This country pub restaurant opened in its current form in October 2017 in Bagnor, near Newbury in Berkshire. Its chef/owner is Dom Robinson, who worked at The Prince of Wales and Trinity, was for over two years head chef of the former Tom Aikens restaurant in Chelsea, and more recently has worked in Dubai. His wife works in the front of house for the restaurant. The pub itself is tucked away a few miles off the M4, in an area with some history of destination dining, such as the nearby Vineyard at Stockcross. The pub has simple décor, split into a bar area and a dining room to one side. Mr Robinson works wth just one junior chef and a kitchen porter to help him.
The wine list had around three-dozen offerings from £22 to £95, with a median price of £39 and a reasonable average markup of 3.1 times retail price. About half the list is French, but there were wines from as far afield as Brazil and Switzerland too. Sample labels were New Hall Classic White Pinot 2015 at £28 for a bottle that you can find in the high street for £10, Bourgogne Aligoté 2014 from Domaine Taupenot-Merme at £40 compared to its retail price of £12, and Saintsbury Carneros Pinot Noir 2013 at £90 for a wine that will set you back £31 in a shop. Alternatively, corkage was a modest £15.

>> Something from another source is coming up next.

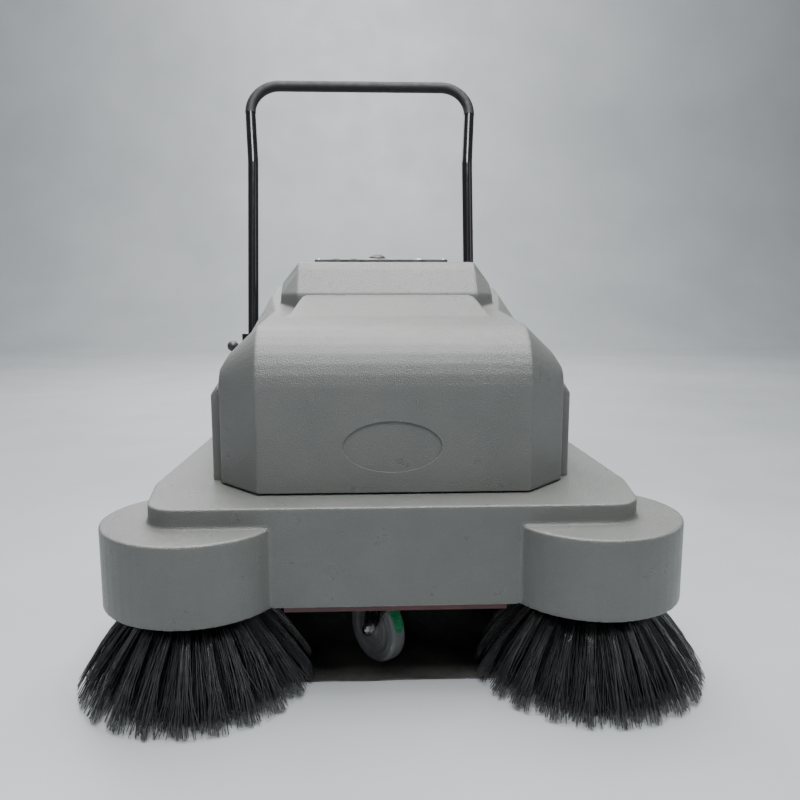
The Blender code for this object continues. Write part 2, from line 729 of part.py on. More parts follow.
def side_brush(side):
    """Lift arm on its pin, gear motor, brush disc and bristles, tipped down at the front."""
    name = side_name(side)
    base = BRUSH_RADIUS * math.sin(BRUSH_TILT) + 0.0008
    turn = Matrix.Rotation(BRUSH_TILT, 4, "X")
    spot = Vector((side * BRUSH_X, BRUSH_Y, base)) + turn @ Vector((0, *ARM_PIVOT))
    arm_axis = axis_empty("arm_axis_" + name, spot, (BRUSH_TILT, 0, 0))
    brush_axis = axis_empty("brush_axis_" + name, (0, -ARM_PIVOT[0], -ARM_PIVOT[1]),
                            parent=arm_axis)
    outline = rounded([(0.032, -0.040, 0.014), (0.032, 0.152, 0), (-0.032, 0.152, 0),
                       (-0.032, -0.040, 0.014)])
    arm = plate("brush_arm_" + name, outline, "XY", 0.163, 0.169, "red_frame", brush_axis)
    join(arm, cylinder("arm_eye", (0, *ARM_PIVOT), 0.016, 0.058, "X", None, brush_axis))
    cut(arm, cylinder("shaft_bore", (0, 0, 0.166), 0.0105, 0.02, "Z", None, brush_axis, 16),
        cylinder("pin_bore", (0, *ARM_PIVOT), 0.0083, 0.08, "X", None, brush_axis, 20))
    side_turned(side, "arm_pin_" + name, [
        (0, 0.0725), (0.013, 0.0725), (0.013, 0.0685), (0.008, 0.0685), (0.008, 0.006),
        (0.018, 0.006), (0.018, 0), (0, 0)],
        (SIDE_PLATE + GAP, spot.y, spot.z), "zinc", steps=14)
    turned("side_motor_" + name, [
        (0, 0.262), (0.029, 0.262), (0.034, 0.257), (0.034, 0.205), (0.031, 0.203),
        (0.031, 0.1695), (0.006, 0.1695), (0.006, 0.146), (0, 0.146)],
        (0, 0, 0), "Z", "motor_paint", brush_axis, 16)
    turned("brush_disc_" + name, [
        (0.0063, 0.1625), (0.022, 0.1625), (0.022, 0.152), (0.095, 0.150), (0.100, 0.146),
        (0.100, 0.139), (0.0063, 0.139)], (0, 0, 0), "Z", "black_plastic", brush_axis, 20)
    turned("side_bristles_" + name, [
        (0.058, 0.1387), (0.099, 0.1387), (0.140, 0.099), (0.178, 0.055), (0.1985, 0.026),
        (BRUSH_RADIUS, 0.012), (0.1985, 0), (0.150, 0), (0.110, 0.055), (0.070, 0.115)],
        (0, 0, 0), "Z", "black_bristle", brush_axis, 24)


# Main brush and its drive

def main_brush():
    """Roller core with shaft ends, bristle sleeve, bearings, pulleys, belt and motor."""
    roller = axis_empty("roller_axis", (0, ROLLER_Y, ROLLER_Z))
    turned("main_brush_core", [
        (0, 0.3155), (0.010, 0.3155), (0.010, 0.287), (0.055, 0.285), (0.055, -0.240),
        (0.012, -0.240), (0.012, -0.272), (0.010, -0.272), (0.010, -0.3155), (0, -0.3155)],
        (0, 0, 0), "X", "black_plastic", roller, 16)
    turned("main_brush_bristles", [
        (0.0553, 0.283), (0.123, 0.283), (ROLLER_RADIUS, 0.281), (ROLLER_RADIUS, -0.235),
        (0.123, -0.237), (0.0553, -0.237)], (0, 0, 0), "X", "black_bristle", roller, 32)
    belt_middle = sum(BELT_X) / 2
    pulley("brush_pulley", 0.050, 0.0123, roller, (belt_middle, 0, 0))
    motor_axis = axis_empty("motor_axis", (0, MOTOR_Y, MOTOR_Z))
    pulley("motor_pulley", 0.025, 0.0063, motor_axis, (belt_middle, 0, 0))
    belt = plate("drive_belt", belt_outline(0.0049), "YZ", belt_middle - 0.006,
                 belt_middle + 0.006, "black_rubber")
    cut(belt, plate("belt_inside", belt_outline(0.0009), "YZ", -0.3, -0.2))
    motor = turned("main_motor", [
        (0, -0.085), (0.040, -0.085), (0.045, -0.090), (0.045, -0.228), (0.040, -0.232),
        (0.006, -0.232), (0.006, -0.263), (0, -0.263)],
        (0, MOTOR_Y, MOTOR_Z), "X", "motor_paint", steps=20)
    join(motor, box("motor_foot", (-0.21, 0.462, FRAME_TOP + GAP), (-0.11, 0.538, 0.332)))
    for side in (-1, 1):
        side_turned(side, "main_bearing_" + side_name(side), [
            (0.0103, 0.015), (0.018, 0.015), (0.020, 0.005), (0.029, 0.004), (0.029, 0),
            (0.0103, 0)], (SIDE_PLATE + GAP, ROLLER_Y, ROLLER_Z), "zinc")


def pulley(name, seat, bore, parent, centre):
    """A flat belt pulley with two flanges."""
    edge = seat + 0.0025
    half = [(bore, 0.008), (edge, 0.008), (edge, 0.0068), (seat, 0.0066)]
    return turned(name, there_and_back(half), centre, "X", "zinc", parent, 20)


def belt_outline(extra):
    """The loop round both pulleys, with the seats' radii grown by extra."""
    large, small = 0.050 + extra, 0.025 + extra
    start = Vector((ROLLER_Y, ROLLER_Z))
    end = Vector((MOTOR_Y, MOTOR_Z))
    run = end - start
    heading = math.atan2(run.y, run.x)
    open_angle = math.acos((large - small) / run.length)
    points = []
    for centre, radius, first, last in (
            (start, large, heading + open_angle, heading + 2 * math.pi - open_angle),
            (end, small, heading - open_angle, heading + open_angle)):
        for step in range(13):
            angle = first + (last - first) * step / 12
            points.append((centre.x + radius * math.cos(angle),
                           centre.y + radius * math.sin(angle)))
    return points


# Hopper, filter and fan

def hopper():
    """The dust bin that slides out at the rear, with its pull bar."""
    axis = axis_empty("hopper_slide", (0, 0.55, 0.26))
    bin_box = box("hopper", (-0.283, -0.002, -0.215), (0.283, 0.292, 0.025), "black_plastic", axis)
    join(bin_box, box("hopper_back", (-0.292, 0.291, -0.210), (0.292, 0.296, 0.045), None, axis))
    for side in (-1, 1):
        join(bin_box, side_box(side, "hopper_runner", (0.281, 0.010, -0.0005),
                               (0.2935, 0.280, 0.0040), None, axis))
    cut(bin_box,
        box("hopper_inside", (-0.280, 0.001, -0.212), (0.280, 0.289, 0.05), None, axis),
        box("hopper_mouth", (-0.280, -0.01, -0.180), (0.280, 0.01, 0.05), None, axis))
    reach, back = 0.07, 0.296 + GAP
    loop = [(-reach, back, -0.04), (-reach, back + 0.035, -0.04),
            (reach, back + 0.035, -0.04), (reach, back, -0.04)]
    tube("hopper_handle", bent(loop, 0.015, 4), 0.006, "black_paint", axis)


def dust_control():
    """Pleated panel filter over the hopper, and a fan with its impeller on top."""
    box("panel_filter", (-0.185, 0.588, FRAME_TOP + GAP), (0.185, 0.752, 0.345), "filter_paper",
        bevel=0.003)
    low, high, y = 0.3453, 0.405, 0.67
    fan = cylinder("fan_housing", (0, y, (low + high) / 2), 0.080, high - low, "Z",
                   "black_plastic", sides=28)
    join(fan, cylinder("fan_motor", (0, y, 0.428), 0.030, 0.056, "Z", sides=20))
    cut(fan,
        cylinder("fan_room", (0, y, 0.3753), 0.075, 0.052, "Z", sides=28),
        cylinder("fan_inlet", (0, y, 0.35), 0.035, 0.03, "Z", sides=16),
        box("fan_outlet", (0.03, y + 0.03, 0.352), (0.06, y + 0.10, 0.398)))
    join(fan, cylinder("fan_shaft", (0, y, 0.383), 0.004, 0.044, "Z", sides=16))
    impeller = axis_empty("impeller_axis", (0, y, 0.375))
    turned("fan_impeller", [
        (0.0043, 0.018), (0.012, 0.018), (0.014, -0.006), (0.066, -0.010), (0.066, -0.013),
        (0.0043, -0.013)], (0, 0, 0), "Z", "black_plastic", impeller, 24)


# Batteries, wheels and controls

def batteries():
    for name, low, high in (("battery_front", (-0.17, 0.15), (0.16, 0.32)),
                            ("battery_rear", (-0.075, 0.335), (0.25, 0.505))):
        case = box(name, (*low, FRAME_TOP + GAP), (*high, 0.520), "battery_case", bevel=0.005)
        for x in (low[0] + 0.04, high[0] - 0.04):
            join(case, cylinder("terminal", (x, low[1] + 0.03, 0.525), 0.009, 0.02, "Z", sides=16))


def rear_wheels():
    """Two wheels on stub axles bolted to the side plates."""
    face = WHEEL_WIDTH / 2
    half = [(0.0123, face - 0.001), (0.030, face - 0.001), (0.034, 0.012), (0.084, 0.012),
            (0.090, face), (0.116, face), (WHEEL_RADIUS, 0.011)]
    for side in (-1, 1):
        name = side_name(side)
        centre = (side * WHEEL_X, WHEEL_Y, WHEEL_RADIUS)
        turned("rear_wheel_" + name, there_and_back(half), centre, "X", "black_rubber", ROOT, 26)
        side_turned(side, "wheel_axle_" + name, [
            (0, 0.0845), (0.018, 0.0845), (0.020, 0.0825), (0.020, 0.0795), (0.012, 0.0795),
            (0.012, 0.006), (0.030, 0.005), (0.030, 0), (0, 0)],
            (SIDE_PLATE + GAP, WHEEL_Y, WHEEL_RADIUS), "zinc")


def controls():
    """The dark panel on the console with its button, key, two rockers and battery meter."""
    low = HUMP_TOP + GAP
    panel = box("control_panel", (-0.158, 0.565, low), (0.138, 0.765, PANEL_TOP), "black_plastic",
                bevel=0.0015)
    bores = [cylinder("button_bore", (*STOP_BUTTON, low), 0.0083, 0.03, "Z", sides=20),
             cylinder("key_bore", (*KEY, low), 0.0064, 0.03, "Z", sides=16)]
    for x in ROCKERS.values():
        bores.append(box("rocker_bore", (x - 0.0083, ROCKER_Y - 0.0130, 0.70),
                         (x + 0.0083, ROCKER_Y + 0.0130, 0.74)))
    cut(panel, *bores)
    push = axis_empty("button_axis", (*STOP_BUTTON, PANEL_TOP))
    turned("stop_button", [
        (0, 0.0125), (0.008, 0.0118), (0.014, 0.0098), (0.0185, 0.0068), (0.020, 0.0036),
        (0.0075, 0.0036), (0.0075, -0.025), (0, -0.025)], (0, 0, 0), "Z", "black_plastic", push)
    key_axis = axis_empty("key_axis", (*KEY, PANEL_TOP))
    key = turned("key_switch", [
        (0, 0.0026), (0.009, 0.0026), (0.010, 0.0018), (0.010, GAP), (0.006, GAP),
        (0.006, -0.022), (0, -0.022)], (0, 0, 0), "Z", "zinc", key_axis, 14)
    join(key, box("key_blade", (-0.001, -0.0085, 0.0020), (0.001, 0.0085, 0.0042), None, key_axis))
    rocker = [(-0.011, -0.0038), (0.011, -0.0038), (0.011, 0.0026), (0, 0.0024), (-0.011, 0.0052)]
    for name, x in ROCKERS.items():
        pivot = axis_empty(name + "_axis", (x, ROCKER_Y, PANEL_TOP - 0.002))
        plate(name, rocker, "YZ", -0.0078, 0.0078, "black_plastic", pivot)
    turned("battery_meter", [
        (0, 0.0028), (0.0200, 0.0028), (0.0215, 0.0020), (0.0215, GAP), (0, GAP)],
        (0.075, 0.725, PANEL_TOP), "Z", "clear_lens", ROOT, 16)
    turned("charge_socket", [
        (0, 0.018), (0.016, 0.018), (0.018, 0.016), (0.018, 0.004), (0.026, 0.003),
        (0.026, GAP), (0, GAP)], (0.06, COVER_REAR, 0.42), "Y", "black_plastic", ROOT, 16)


deck_cover()
front_hood()
rear_cover()
hinge()
main_frame()
push_handle()
lift_lever()
caster()
flaps()
side_brush(-1)
side_brush(1)
main_brush()
hopper()
dust_control()
batteries()
rear_wheels()
controls()
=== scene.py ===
"""Looks for the walk behind sweeper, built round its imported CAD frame.

Metres, in the frame's own coordinates: X to the right, Y from the brushes to the push handle,
Z up from the floor. Lengths named DECK_..., BRUSH_... and so on repeat the CAD's own.
"""
import json
import math
import random

import bmesh
import bpy
import numpy as np
from mathutils import Matrix, Vector


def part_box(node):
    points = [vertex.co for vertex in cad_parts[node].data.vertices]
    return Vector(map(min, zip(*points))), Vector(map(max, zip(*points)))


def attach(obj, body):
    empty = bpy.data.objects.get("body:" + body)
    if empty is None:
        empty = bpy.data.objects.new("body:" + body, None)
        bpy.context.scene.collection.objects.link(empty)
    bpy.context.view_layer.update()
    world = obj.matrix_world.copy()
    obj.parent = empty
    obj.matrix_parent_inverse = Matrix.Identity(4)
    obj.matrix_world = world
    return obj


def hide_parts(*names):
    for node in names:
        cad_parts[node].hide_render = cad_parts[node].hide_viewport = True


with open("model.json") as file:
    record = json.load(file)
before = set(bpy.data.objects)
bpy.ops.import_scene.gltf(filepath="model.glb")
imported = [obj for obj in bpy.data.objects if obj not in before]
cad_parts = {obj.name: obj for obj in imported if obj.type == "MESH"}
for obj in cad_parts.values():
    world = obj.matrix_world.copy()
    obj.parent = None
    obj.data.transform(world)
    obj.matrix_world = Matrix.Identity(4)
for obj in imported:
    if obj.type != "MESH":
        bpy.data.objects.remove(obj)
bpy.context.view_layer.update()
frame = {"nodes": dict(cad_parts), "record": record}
random.seed(7)
rng = np.random.default_rng(7)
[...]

The soda bread is made daily; soda bread is popular with kitchens that do not have access to a specialist pastry chef, as it is simpler to make than conventional yeast-based bread. The version here was unusually good, with excellent texture (14/20). A starter of Dorset crab came with pistachio and new season French asparagus. The asparagus had excellent flavour and the crab tasted good, though a bit of shell had eluded the kitchen. The pistachio was an interesting additional touch (14/20). Beef tartare was very enjoyable, using chopped fillet of beef mixed with pickled salsify, toasted pine nuts and Cabernet vinegar. The sourness from the vinegar was an excellent foil for the meat, the beef was not chopped too finely and had good flavour, and the nuts added another textural layer. The beef itself had excellent flavour, from a local supplier called Vicar’s Game (15/20).
Halibut came with creamed leeks, fried leek strands and new potatoes and rested in a sauce Veronique, a classic butter sauce flavoured with vermouth, tarragon and Muscat grapes. The fish was accurately cooked and the sauce worked well, the leeks and potatoes also carefully prepared (14/20).
Cauliflower risotto was made using Acquarello, a top quality brand of aged carnaroli rice. A vegetable stock and crème fraiche emulsion was used to cook the rice rather than chicken stock, so to give richness the kitchen added a port reduction, and also a little luxury through the use of truffles. These were Italian bianchetti truffles (tuber albidum pico, or white spring truffles). The rice was a little on the al dente side to my taste, though the port reduction worked well to give richness to the dish, and the cauliflower was fine (13/20).
Chocolate and hazelnut marquise came with griottines and cherry ripple ice cream. This was excellent, the marquise having silky texture and rich flavour, the acidity of the cherries nicely balancing the richness of the chocolate (15/20). Rum baba was a variation on the classic, here with rum and raisin ice cream as the filling, with the traditional crème Chantilly on the side. The bread base avoided the drying out that can so easily afflict this dish, and the ice cream worked well (14/20). Coffee was from Waitrose and was pretty basic. Apparently a new coffee machine and supplier is about to be brought in.
The bill, including corkage, came to £47 a head before tip (which is not included on the bill here here), and that seems to me a bargain for cooking of this quality. If you shared a modest bottle of wine and had three courses and coffee then a typical cost per head might be £70 with a tip. The Blackbird offers food that is much more elaborate than a regular pub, yet at a not unreasonable price point. It is still quite early days for the place, and I hope that it prospers, as this is the kind of ambitious, independent restaurant that the UK needs more of when its high streets are full of disappointing chain restaurants.